__TASK PROMPT__
Restate word for word the lines of the data below, from the first through the one that has "LIGHT_AIM = (0.03, -0.03, 0.01)".

(Dataset rows)
:::

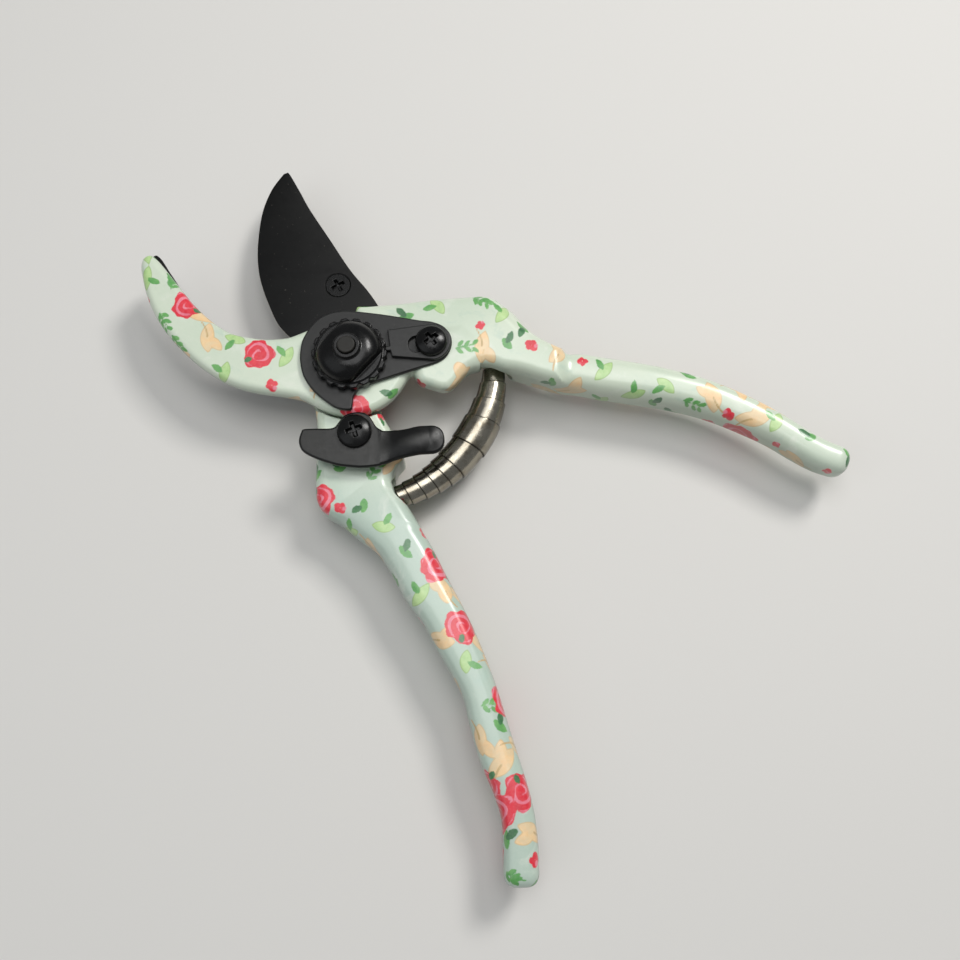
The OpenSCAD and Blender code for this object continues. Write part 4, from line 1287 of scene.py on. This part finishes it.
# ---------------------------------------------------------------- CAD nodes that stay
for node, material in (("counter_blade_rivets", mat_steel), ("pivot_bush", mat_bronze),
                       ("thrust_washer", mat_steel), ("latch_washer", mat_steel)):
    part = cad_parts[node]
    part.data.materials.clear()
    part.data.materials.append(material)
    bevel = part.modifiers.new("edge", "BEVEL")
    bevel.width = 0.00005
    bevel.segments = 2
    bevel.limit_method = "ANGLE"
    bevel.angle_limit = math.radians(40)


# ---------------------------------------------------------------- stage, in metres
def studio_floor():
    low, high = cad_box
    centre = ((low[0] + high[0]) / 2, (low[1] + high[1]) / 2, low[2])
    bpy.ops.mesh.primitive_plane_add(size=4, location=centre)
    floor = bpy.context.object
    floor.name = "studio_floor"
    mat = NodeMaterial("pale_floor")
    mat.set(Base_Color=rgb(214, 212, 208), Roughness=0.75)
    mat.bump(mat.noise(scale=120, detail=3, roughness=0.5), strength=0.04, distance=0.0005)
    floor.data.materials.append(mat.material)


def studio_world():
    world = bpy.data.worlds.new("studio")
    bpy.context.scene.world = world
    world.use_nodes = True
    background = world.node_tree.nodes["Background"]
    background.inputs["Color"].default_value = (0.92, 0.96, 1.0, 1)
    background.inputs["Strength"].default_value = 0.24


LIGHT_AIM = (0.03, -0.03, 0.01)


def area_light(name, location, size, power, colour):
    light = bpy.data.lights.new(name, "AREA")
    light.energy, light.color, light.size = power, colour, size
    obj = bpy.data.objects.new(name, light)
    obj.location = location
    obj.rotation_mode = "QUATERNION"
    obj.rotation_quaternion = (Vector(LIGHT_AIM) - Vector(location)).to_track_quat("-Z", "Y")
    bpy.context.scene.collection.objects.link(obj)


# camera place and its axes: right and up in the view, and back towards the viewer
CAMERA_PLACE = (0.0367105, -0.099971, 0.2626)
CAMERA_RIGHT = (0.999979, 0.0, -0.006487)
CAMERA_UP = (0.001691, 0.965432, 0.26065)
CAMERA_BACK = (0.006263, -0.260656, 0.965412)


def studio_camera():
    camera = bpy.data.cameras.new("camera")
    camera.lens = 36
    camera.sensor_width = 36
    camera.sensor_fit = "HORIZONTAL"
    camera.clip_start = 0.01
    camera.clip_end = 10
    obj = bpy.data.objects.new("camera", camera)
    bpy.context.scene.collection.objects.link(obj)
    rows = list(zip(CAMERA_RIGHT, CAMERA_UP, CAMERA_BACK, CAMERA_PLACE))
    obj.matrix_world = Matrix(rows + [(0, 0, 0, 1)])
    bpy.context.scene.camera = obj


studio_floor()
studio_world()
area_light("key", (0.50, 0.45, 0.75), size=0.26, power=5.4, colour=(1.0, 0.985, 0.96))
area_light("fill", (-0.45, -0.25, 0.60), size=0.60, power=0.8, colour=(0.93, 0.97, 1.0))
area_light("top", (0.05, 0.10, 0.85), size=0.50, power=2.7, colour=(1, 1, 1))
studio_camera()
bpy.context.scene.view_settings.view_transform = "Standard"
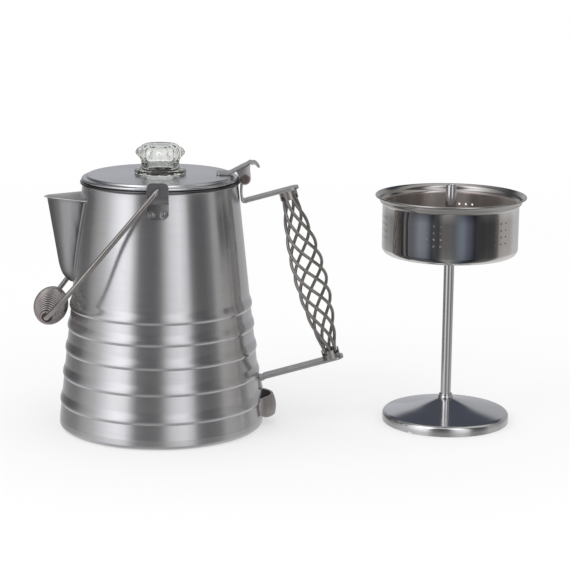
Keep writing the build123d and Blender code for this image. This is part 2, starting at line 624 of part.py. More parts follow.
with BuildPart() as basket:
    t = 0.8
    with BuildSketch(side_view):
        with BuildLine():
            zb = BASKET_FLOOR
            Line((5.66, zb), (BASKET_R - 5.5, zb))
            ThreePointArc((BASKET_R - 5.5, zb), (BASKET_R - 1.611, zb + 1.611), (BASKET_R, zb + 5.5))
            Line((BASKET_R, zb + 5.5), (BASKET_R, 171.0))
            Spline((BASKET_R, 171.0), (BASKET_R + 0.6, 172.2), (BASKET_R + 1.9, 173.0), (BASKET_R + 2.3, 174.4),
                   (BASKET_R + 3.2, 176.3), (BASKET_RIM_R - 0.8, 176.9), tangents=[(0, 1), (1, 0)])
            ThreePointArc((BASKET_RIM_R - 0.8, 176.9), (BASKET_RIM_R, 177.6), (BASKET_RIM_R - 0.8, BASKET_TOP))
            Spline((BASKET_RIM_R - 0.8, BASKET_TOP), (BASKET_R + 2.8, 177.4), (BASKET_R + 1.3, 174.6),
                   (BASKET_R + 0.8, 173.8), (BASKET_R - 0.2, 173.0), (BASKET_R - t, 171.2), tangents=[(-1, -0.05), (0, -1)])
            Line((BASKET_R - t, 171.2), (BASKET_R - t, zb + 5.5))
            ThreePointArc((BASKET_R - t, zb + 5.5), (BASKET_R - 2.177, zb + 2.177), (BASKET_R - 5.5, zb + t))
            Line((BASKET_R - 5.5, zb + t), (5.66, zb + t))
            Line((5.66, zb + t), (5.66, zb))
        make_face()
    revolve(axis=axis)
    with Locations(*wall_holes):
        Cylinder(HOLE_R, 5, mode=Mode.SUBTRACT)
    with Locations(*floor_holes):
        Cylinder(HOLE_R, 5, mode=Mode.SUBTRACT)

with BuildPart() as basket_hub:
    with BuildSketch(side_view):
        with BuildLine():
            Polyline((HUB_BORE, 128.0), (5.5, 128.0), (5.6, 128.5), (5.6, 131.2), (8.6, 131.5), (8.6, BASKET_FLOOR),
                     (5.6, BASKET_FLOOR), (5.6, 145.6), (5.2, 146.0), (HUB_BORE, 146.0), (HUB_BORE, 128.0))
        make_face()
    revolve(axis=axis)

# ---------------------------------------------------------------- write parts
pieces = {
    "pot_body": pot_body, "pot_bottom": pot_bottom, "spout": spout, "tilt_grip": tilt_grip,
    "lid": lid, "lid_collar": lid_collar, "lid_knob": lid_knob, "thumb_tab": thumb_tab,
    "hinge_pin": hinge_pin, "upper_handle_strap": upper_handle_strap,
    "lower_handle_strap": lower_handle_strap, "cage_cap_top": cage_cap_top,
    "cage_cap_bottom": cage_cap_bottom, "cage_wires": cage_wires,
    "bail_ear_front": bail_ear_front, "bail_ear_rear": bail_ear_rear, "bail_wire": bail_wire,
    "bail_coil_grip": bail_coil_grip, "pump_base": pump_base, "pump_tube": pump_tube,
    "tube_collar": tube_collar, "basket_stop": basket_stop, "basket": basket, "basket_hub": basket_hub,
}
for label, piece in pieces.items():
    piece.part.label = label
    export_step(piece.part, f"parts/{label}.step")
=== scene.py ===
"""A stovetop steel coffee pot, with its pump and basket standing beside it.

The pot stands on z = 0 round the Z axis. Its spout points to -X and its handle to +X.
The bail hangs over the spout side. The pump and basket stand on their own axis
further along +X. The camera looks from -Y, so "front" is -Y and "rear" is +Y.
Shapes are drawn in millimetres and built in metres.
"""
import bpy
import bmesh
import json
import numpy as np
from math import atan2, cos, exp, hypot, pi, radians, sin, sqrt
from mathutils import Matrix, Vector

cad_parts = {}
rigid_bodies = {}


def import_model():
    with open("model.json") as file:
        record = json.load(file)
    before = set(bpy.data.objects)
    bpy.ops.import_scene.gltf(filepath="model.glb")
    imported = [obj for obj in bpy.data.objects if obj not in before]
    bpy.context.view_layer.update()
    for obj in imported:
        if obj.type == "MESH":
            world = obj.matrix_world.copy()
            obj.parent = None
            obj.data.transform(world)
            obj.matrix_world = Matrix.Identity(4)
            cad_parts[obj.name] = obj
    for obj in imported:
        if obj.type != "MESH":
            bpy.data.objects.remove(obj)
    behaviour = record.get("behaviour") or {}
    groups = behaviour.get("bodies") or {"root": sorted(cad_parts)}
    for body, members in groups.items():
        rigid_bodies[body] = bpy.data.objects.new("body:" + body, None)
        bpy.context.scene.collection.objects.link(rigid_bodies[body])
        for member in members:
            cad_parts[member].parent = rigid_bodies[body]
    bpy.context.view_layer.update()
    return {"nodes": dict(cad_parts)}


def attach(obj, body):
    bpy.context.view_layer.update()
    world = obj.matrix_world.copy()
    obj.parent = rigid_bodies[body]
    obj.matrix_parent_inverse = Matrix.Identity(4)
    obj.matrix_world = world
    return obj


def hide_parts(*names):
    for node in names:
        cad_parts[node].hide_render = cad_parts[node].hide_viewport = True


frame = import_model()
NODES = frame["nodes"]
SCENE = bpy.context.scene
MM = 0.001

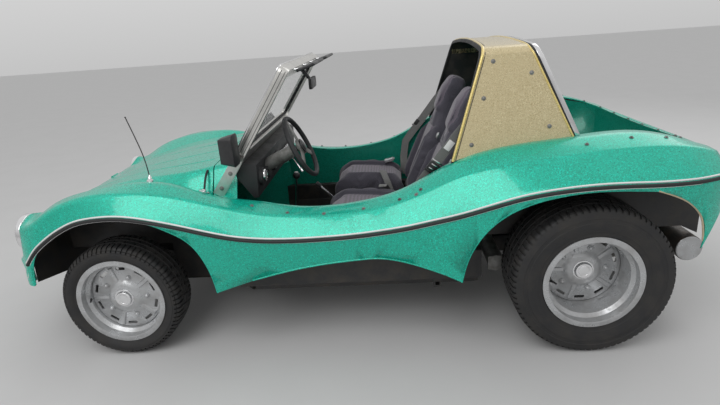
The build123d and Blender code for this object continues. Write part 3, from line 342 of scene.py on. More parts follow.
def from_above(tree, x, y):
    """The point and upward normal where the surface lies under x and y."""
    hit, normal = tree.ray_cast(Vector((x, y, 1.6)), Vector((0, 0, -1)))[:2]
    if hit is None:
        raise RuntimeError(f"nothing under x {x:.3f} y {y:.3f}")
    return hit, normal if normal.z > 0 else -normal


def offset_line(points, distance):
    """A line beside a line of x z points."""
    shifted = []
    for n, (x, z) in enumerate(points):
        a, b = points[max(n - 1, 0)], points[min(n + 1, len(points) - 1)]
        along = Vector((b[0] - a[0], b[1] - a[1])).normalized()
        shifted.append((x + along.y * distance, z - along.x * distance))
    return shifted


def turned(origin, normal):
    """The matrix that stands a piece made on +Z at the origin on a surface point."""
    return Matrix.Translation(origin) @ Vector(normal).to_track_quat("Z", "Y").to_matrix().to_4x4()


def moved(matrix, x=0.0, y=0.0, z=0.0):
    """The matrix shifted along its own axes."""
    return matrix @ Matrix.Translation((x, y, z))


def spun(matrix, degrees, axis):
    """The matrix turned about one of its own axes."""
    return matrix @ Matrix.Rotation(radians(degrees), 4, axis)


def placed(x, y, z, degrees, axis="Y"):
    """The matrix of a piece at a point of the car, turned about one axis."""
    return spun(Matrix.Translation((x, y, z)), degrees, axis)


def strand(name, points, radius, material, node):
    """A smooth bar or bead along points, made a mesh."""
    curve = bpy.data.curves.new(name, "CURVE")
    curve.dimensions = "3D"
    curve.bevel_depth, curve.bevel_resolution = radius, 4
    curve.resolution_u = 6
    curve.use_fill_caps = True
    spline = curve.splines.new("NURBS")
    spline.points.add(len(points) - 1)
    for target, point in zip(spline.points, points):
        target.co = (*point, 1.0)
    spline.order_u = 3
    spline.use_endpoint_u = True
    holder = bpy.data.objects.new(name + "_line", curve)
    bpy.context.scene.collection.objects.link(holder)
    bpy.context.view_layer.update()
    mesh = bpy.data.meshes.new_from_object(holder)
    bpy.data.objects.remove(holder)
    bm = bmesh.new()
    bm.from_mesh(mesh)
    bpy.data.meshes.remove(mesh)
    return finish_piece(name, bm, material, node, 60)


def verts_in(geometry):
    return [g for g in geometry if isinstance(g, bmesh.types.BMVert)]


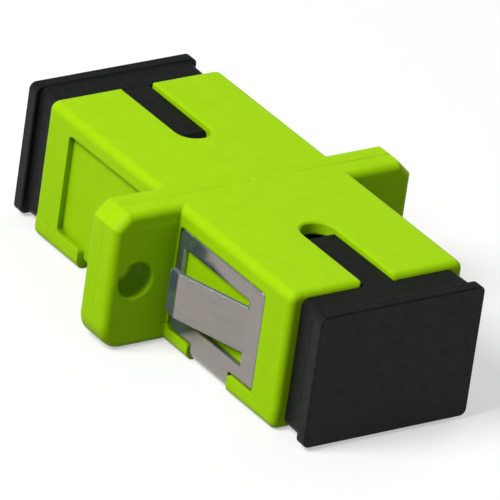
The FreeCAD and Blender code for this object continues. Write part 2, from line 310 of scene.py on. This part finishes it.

:::

__SOLUTION BELOW__
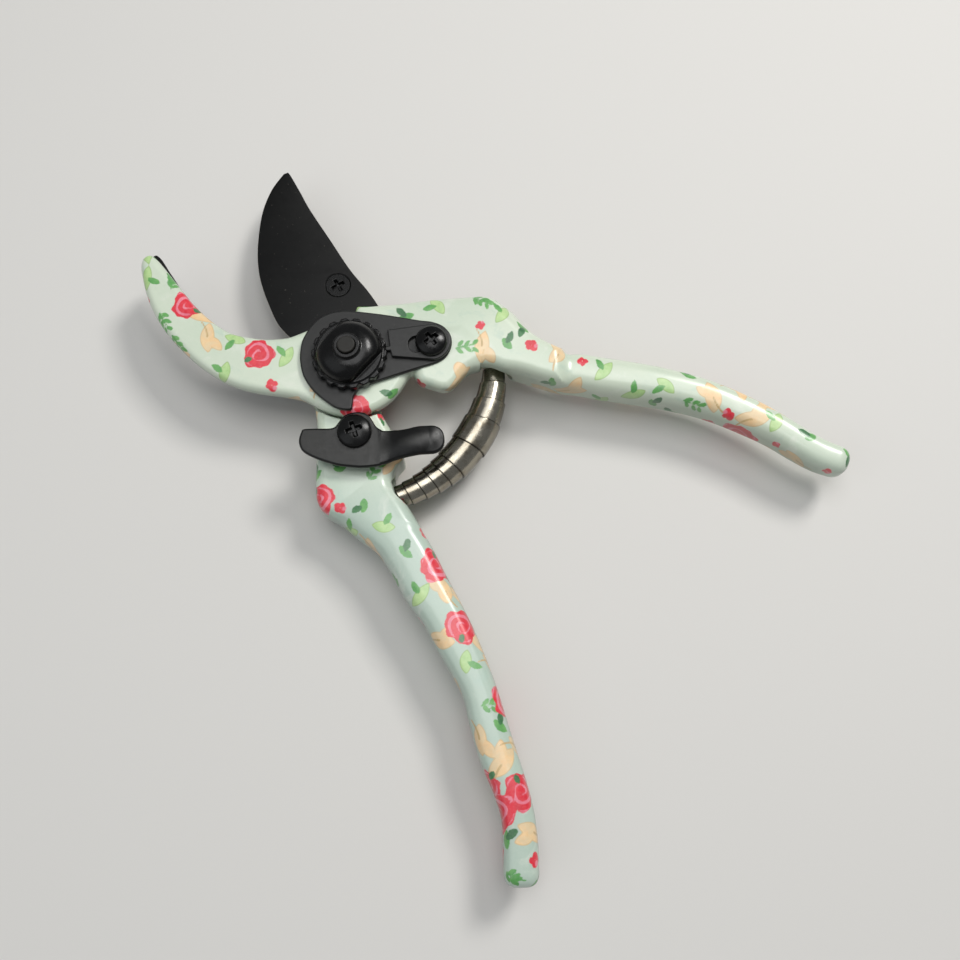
The OpenSCAD and Blender code for this object continues. Write part 4, from line 1287 of scene.py on. This part finishes it.
# ---------------------------------------------------------------- CAD nodes that stay
for node, material in (("counter_blade_rivets", mat_steel), ("pivot_bush", mat_bronze),
                       ("thrust_washer", mat_steel), ("latch_washer", mat_steel)):
    part = cad_parts[node]
    part.data.materials.clear()
    part.data.materials.append(material)
    bevel = part.modifiers.new("edge", "BEVEL")
    bevel.width = 0.00005
    bevel.segments = 2
    bevel.limit_method = "ANGLE"
    bevel.angle_limit = math.radians(40)


# ---------------------------------------------------------------- stage, in metres
def studio_floor():
    low, high = cad_box
    centre = ((low[0] + high[0]) / 2, (low[1] + high[1]) / 2, low[2])
    bpy.ops.mesh.primitive_plane_add(size=4, location=centre)
    floor = bpy.context.object
    floor.name = "studio_floor"
    mat = NodeMaterial("pale_floor")
    mat.set(Base_Color=rgb(214, 212, 208), Roughness=0.75)
    mat.bump(mat.noise(scale=120, detail=3, roughness=0.5), strength=0.04, distance=0.0005)
    floor.data.materials.append(mat.material)


def studio_world():
    world = bpy.data.worlds.new("studio")
    bpy.context.scene.world = world
    world.use_nodes = True
    background = world.node_tree.nodes["Background"]
    background.inputs["Color"].default_value = (0.92, 0.96, 1.0, 1)
    background.inputs["Strength"].default_value = 0.24


LIGHT_AIM = (0.03, -0.03, 0.01)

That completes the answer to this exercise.